Zelenskyy on mobilization: Primarily it's about justice Photo: President of Ukraine Volodymyr Zelenskyy (president gov ua)

Mobilization in Ukraine is primarily a matter of justice. It is unfair to bypass those who need a break, states Ukrainian President Volodymyr Zelenskyy in an interview with Channel 4 News.

"The question of mobilization is, first and foremost, an understanding of what it means for different segments of society. It's a matter of justice because there are people who have been at war from day one, and just because they don't complain doesn't mean there shouldn't be an opportunity for others to replace them and take a break," the president said.

He added that soldiers deserve to be replaced on the front lines. If there is a shortage of personnel, according to Zelenskyy, it is necessary to provide the military with the tools to do so. This involves mobilization and the training of new recruits.

"Therefore, a law on mobilization needs to be smart and fair. It's necessary for the military. You can't say they have enough of the army. That's unfair and unjust... It's unfair to bypass when someone is sacrificing their life for you, and it's fair for a person to know where they are going, for how long, and how well they will be prepared," emphasized the head of state.
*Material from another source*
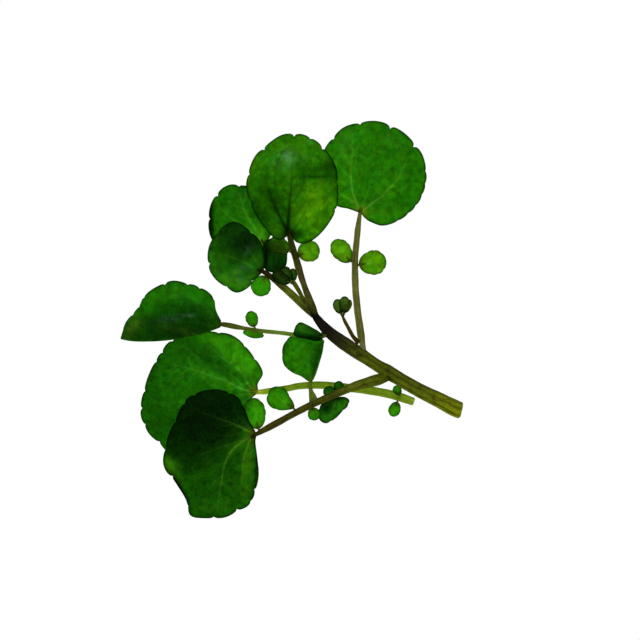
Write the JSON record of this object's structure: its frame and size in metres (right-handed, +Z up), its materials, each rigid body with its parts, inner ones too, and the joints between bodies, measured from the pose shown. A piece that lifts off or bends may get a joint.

Zelenskyy also commented on media reports about supposed war fatigue.

"When we talk about fatigue, we must distinguish these things. Fatigue from the war is something we cannot afford. Otherwise, the situation will be that someone is defending the state. I'm not only talking about the front; it includes people working, running businesses, paying taxes. You can get tired while rockets are falling, but people continue... If we get tired, we lose what we have," the president said.

He emphasized that it is essential not only to defend the country on the front lines but also mentioned that healthcare workers, teachers, and energy workers are crucial for defense.

"We can afford to get tired in the evening, but in the morning, we'll have to defend the state, fight for it if we want to preserve it," Zelenskyy emphasized.

Mobilization bill

In late December, the Cabinet submitted a bill on mobilization to the Parliament, proposing partial changes to its conduct. The document was reviewed by the Committee on National Security in collaboration with the Ministry of Defense and the General Staff of the Armed Forces.

Initially, the Parliament announced that they would consider the bill on January 11 in the first reading. However, it later became known that the document was sent back to the government for further refinement, officially withdrawn from the Parliament.

The Speaker of the Parliament, Ruslan Stefanchuk, reported that the decision to return the bill to the Cabinet was made in collaboration with representatives of the Parliament, the government, and the military leadership of the country.